Cabaret Reviews and Commentary by Stephen Hanks
Back when dinosaurs roamed the earth--say, in the early 1960s--one of the most fascinating shows ever created for television would pop up on CBS three-to-five times a year. The program was not only immensely entertaining, it was enchantingly educational, and though the show was geared to children, it had immense appeal whether you were eight or 80. Leonard Bernstein's Young People's Concerts, broadcast live in front of an audience (first at Carnegie Hall, then at Lincoln Center), introduced the Baby Boom Generation to the mysteries of music in all its forms. Launched in January 1958 with a show titled, "What Does Music Mean?" (See video, below), the Young People's Concerts were riveting TV thanks to the intellect, passion, and charismatic personality of its host, who just two weeks prior to the inaugural show had become the first American-born Musical Director of the New York Philharmonic, and who just four months before had opened his greatest work for the Broadway musical theater, West Side Story. During 53 performances over 14 years of these televised concerts/lectures (they were more like musical bedtimes stories), Bernstein was clear, concise, never condescending, and always illuminating in explaining where music came from, how it worked, how it evolved, and why the best music has always touched the human soul.

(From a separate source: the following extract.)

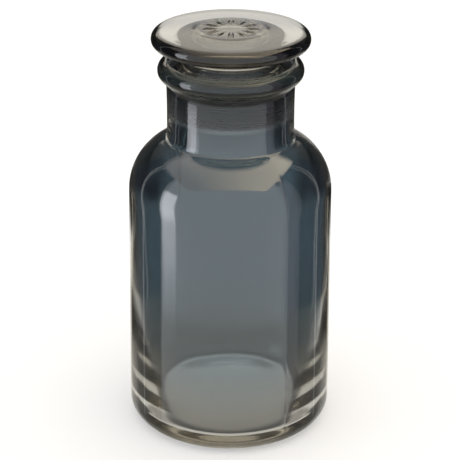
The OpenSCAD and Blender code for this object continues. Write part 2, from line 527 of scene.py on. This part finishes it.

I was thinking back to when I was eight years old and being totally engrossed in Professor Bernstein's musical lessons as last Wednesday night--about 50 years later--another charismatic musician/teacher was enhancing my knowledge and capturing my imagination with his compelling cabaret musical documentary for old people (I know, speak for myself), From Joplin to Jarrett: 115 Years of Piano Jazz. Musical Director and pianist extraordinaire Jon Weber can play every imaginable musical style and for a wide variety of cabaret and concert singers, but this superlative keyboardist is really a jazz man at heart (which he sensitively taps whenever he is moved to give or receive audience love). Like Bernstein, Weber knows that the intricacies of certain music languages--whether classical or jazz--can be frustratingly elusive, so he's made it his mission to educate the masses, or in this case a few hundred people who after this Tuesday night at 7 pm will have attended one of his four entertaining classroom sessions at the Metropolitan Room (two in May and two in July). And when some of the students in the audience are among the most accomplished instrumentalists in New York, you realize that your teacher is a virtuoso.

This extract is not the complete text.